Corporate compassion: What Ukraine thought a while ago, US thinks tomorrow

RASHMEE ROSHAN LALL August 26, 2019

The good thing is American business wants to rethink its role. The bad news is no one’s really talking about massive redistributive justice.

Last week more than 180 American CEOs said that corporations didn’t only need to serve shareholders. They acknowledged a responsibility for staff and customers, as well as the communities within which they’re embedded.

It made me think of Ukraine, or at least one of its more prominent businessmen, former president Petro Poroshenko.

Mr Poroshenko’s five-year term ended earlier this year in quite spectacular fashion – he lost to a comedian, political newbie Volodymyr Zelensky. It left Mr Poroshenko open to satirical portrayal as a politician who was, frankly, beyond a joke.

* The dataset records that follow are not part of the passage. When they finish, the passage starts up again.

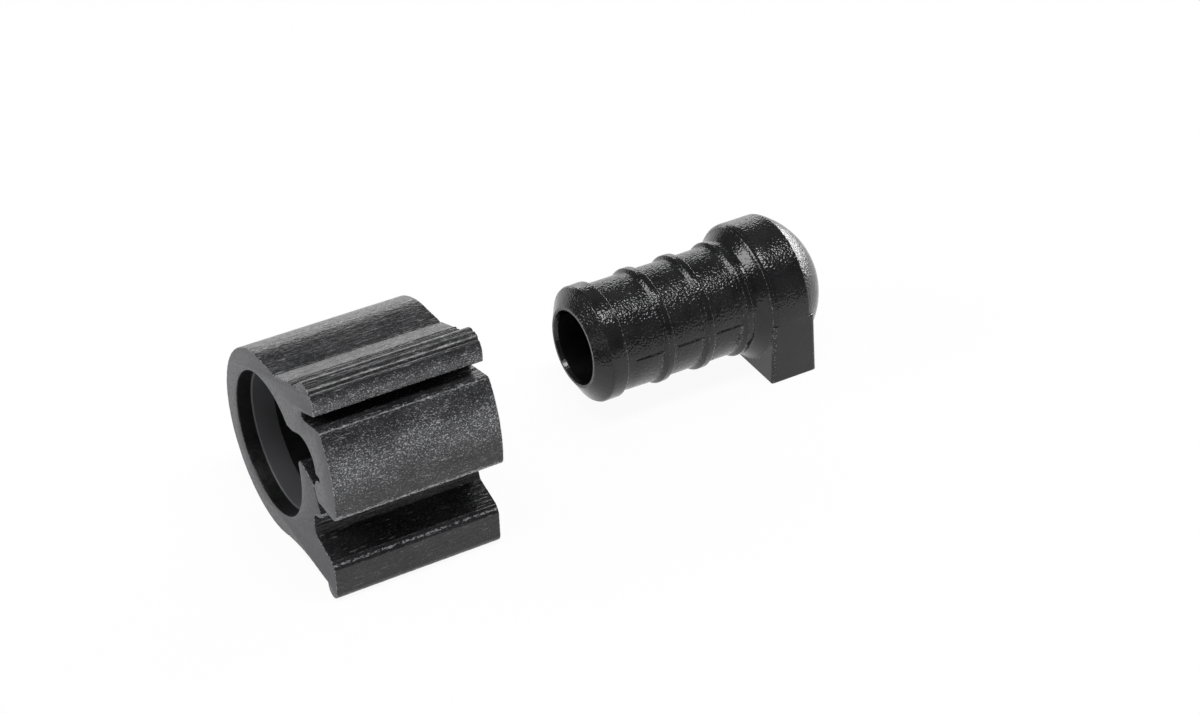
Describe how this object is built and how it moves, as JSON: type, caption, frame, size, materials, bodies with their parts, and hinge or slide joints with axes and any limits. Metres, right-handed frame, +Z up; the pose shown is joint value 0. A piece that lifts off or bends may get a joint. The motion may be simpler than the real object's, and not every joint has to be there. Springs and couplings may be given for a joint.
{
  "type": "pipe end plug with clip",
  "caption": "Ribbed end plug for soft small-bore water pipe, standing on its square foot, with its open snap clip whose ratchet jaw squeezes the pipe onto the ribs.",
  "frame": {"origin": "centre of the sole of the plug's foot, on the surface it stands on", "axes": "+X from the plug's mouth to its domed head, +Z up, the clip beside the mouth at -X"},
  "size_m": [0.0688, 0.0267, 0.0245],
  "materials": {
    "plug_plastic": "black moulded plastic, low sheen with a fine mould grain",
    "clip_plastic": "dark grey-black extruded plastic, fine lengthwise lines, dull sawn ends"
  },
  "bodies": {
    "root": {"ribbed_plug": "plug_plastic", "snap_clip": "clip_plastic"}
  },
  "joints": []
}
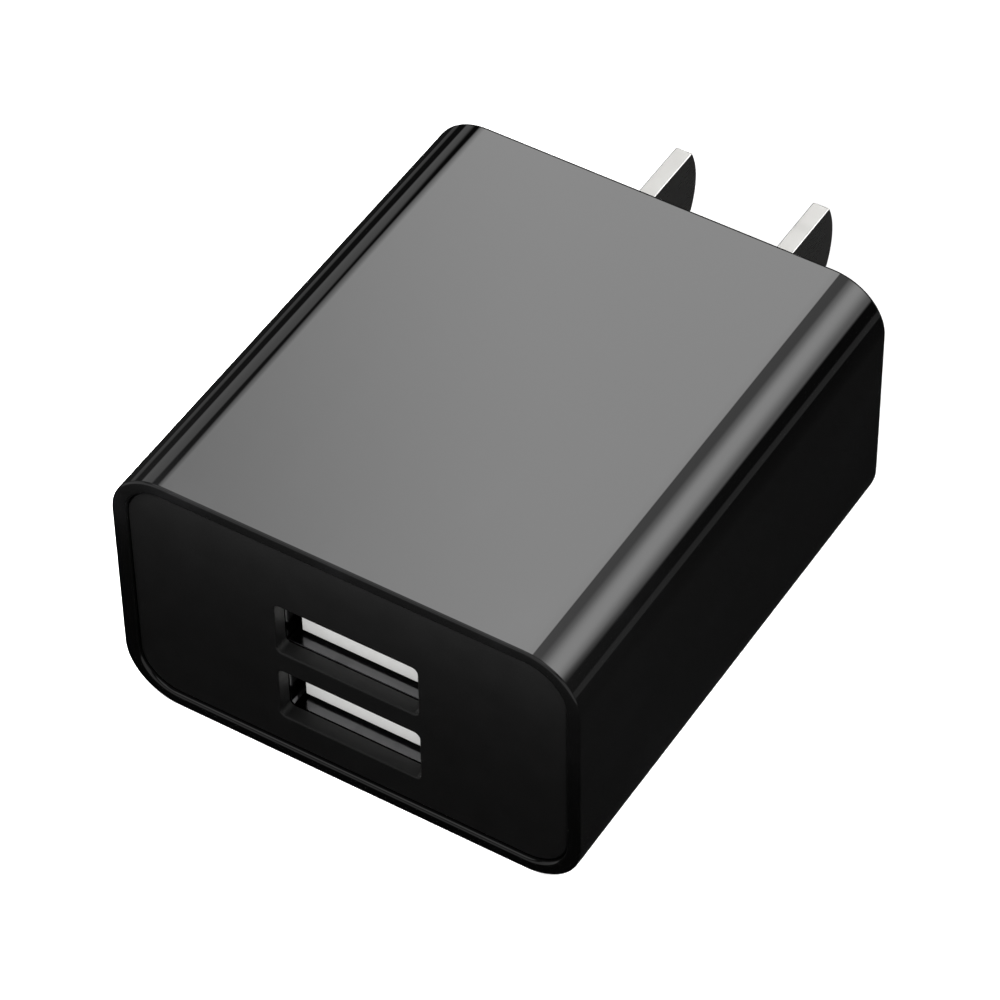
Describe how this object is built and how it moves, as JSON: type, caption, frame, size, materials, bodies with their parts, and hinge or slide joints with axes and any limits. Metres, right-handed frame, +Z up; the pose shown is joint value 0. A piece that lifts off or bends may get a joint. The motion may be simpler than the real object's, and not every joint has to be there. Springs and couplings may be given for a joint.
{
  "type": "usb wall charger",
  "caption": "Rounded block mains charger with flat plug blades on its back, stacked USB sockets on its front and a complete power supply inside.",
  "frame": {"origin": "on the back face that meets the wall outlet, midway between the plug blades and at their mid height", "axes": "+Y out of the back face, the way the blades point; -Y towards the sockets; +Z up, across the thin side; +X right seen from the sockets"},
  "size_m": [0.0406, 0.0616, 0.0242],
  "materials": {
    "housing": "gloss black",
    "panel": "satin black",
    "blade": "bright nickel plate",
    "carrier": "moulded black",
    "clip": "rolled strip",
    "board": "green solder mask",
    "receptacle_steel": "dark nickel on sheet steel",
    "insulator": "white moulding",
    "contact": "gold flash",
    "ferrite": "sintered",
    "bobbin": "moulded black",
    "copper": "enamelled wire",
    "tape": "yellow polyester film",
    "lead": "tinned",
    "can": "dark sleeve",
    "seal": "moulded",
    "chip": "moulded epoxy",
    "fuse": "green lacquer",
    "disc": "blue lacquer",
    "chip_part": "ceramic chips"
  },
  "bodies": {
    "charger": {"housing": "housing", "front_panel": "panel", "blade_left": "blade", "blade_right": "blade", "blade_carrier": "carrier", "blade_clip_left": "clip", "blade_clip_right": "clip", "main_board": "board", "port_shell": "receptacle_steel", "port_divider": "receptacle_steel", "upper_insulator": "insulator", "lower_insulator": "insulator", "tail_spacer": "insulator", "upper_contact_tails": "contact", "lower_contact_tails": "contact", "core_front": "ferrite", "core_rear": "ferrite", "choke_core": "ferrite", "bobbin": "bobbin", "primary_winding": "copper", "secondary_winding": "copper", "choke_coil": "copper", "core_tape": "tape", "winding_tape": "tape", "transformer_pins": "lead", "capacitor_leads": "lead", "bridge_leads": "lead", "fuse_leads": "lead", "safety_capacitor_leads": "lead", "chip_leads": "lead", "input_capacitor_front": "can", "input_capacitor_rear": "can", "output_capacitor_left": "can", "output_capacitor_right": "can", "capacitor_seals": "seal", "bridge_rectifier": "chip", "controller_chip": "chip", "rectifier_chip": "chip", "fuse_resistor": "fuse", "safety_capacitor": "disc", "chip_parts": "chip_part"},
    "upper_contacts": {"upper_contact_beams": "contact"},
    "lower_contacts": {"lower_contact_beams": "contact"}
  },
  "joints": [
    {"name": "upper_contacts_press", "type": "hinge", "parent": "charger", "child": "upper_contacts", "pos_m": [0, -0.0346, 0.00211], "axis": [1, 0, 0], "range_deg": [0, 4.5], "stiffness_Nm_per_rad": 0.19},
    {"name": "lower_contacts_press", "type": "hinge", "parent": "charger", "child": "lower_contacts", "pos_m": [0, -0.0346, -0.00509], "axis": [1, 0, 0], "range_deg": [0, 4.5], "stiffness_Nm_per_rad": 0.19}
  ]
}
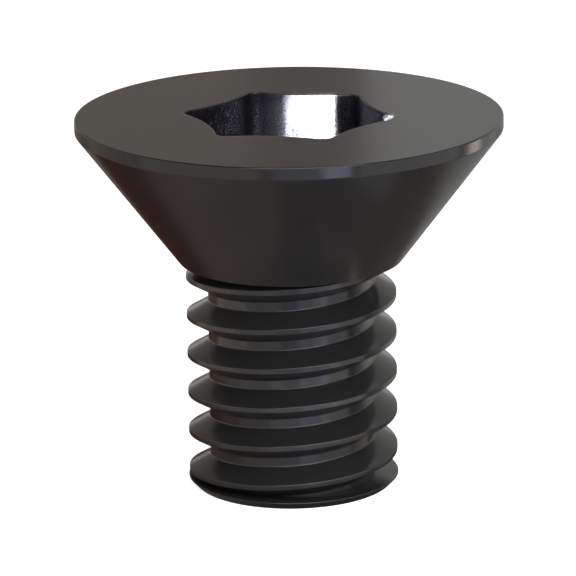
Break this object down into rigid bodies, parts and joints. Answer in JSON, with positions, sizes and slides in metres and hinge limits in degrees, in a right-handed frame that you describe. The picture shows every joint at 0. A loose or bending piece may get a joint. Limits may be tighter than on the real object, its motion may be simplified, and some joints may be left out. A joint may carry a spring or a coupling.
{
  "type": "screw",
  "caption": "Short flat head machine screw in blackened steel, with a conical seat, a six-lobe drive recess and a plain chamfered end.",
  "frame": {"origin": "centre of the flat end face, which the screw stands on", "axes": "+Z along the screw's axis, from the end to the head; -Y towards the viewer of the picture; +X to the viewer's right"},
  "size_m": [0.0084, 0.0084, 0.0075],
  "materials": {
    "steel": "black oxide, satin"
  },
  "bodies": {
    "root": {"screw": "steel"}
  },
  "joints": []
}
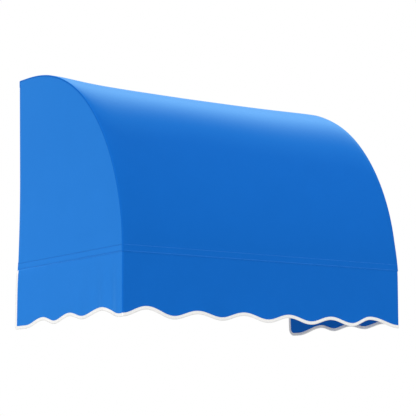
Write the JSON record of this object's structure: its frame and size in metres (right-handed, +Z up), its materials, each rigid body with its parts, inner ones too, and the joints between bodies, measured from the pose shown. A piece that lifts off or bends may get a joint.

In actual fact, it seems, Ukrainians take him rather seriously.

According to young Ukrainians I’ve met, Mr Poroshenko’s ethical view of corporate responsibility deserves to be taken very seriously indeed.

He has reportedly done wonders for communities in the cities where his Roshen Confectionery Corporation has factories. (‘Roshen’ is from Poroshenko, incidentally). Apparently, the residents of Kremenchuk, an industrial city in central Ukraine, are enormously fond of Mr Poroshenko for his record as a compassionate capitalist. Or so I was told by someone who’s from Kremenchuk.

After American CEOs’ pangs of conscience, some of Mr Poroshenko’s supporters might say the joke is on the US – what Ukraine thought a while ago, America thinks tomorrow.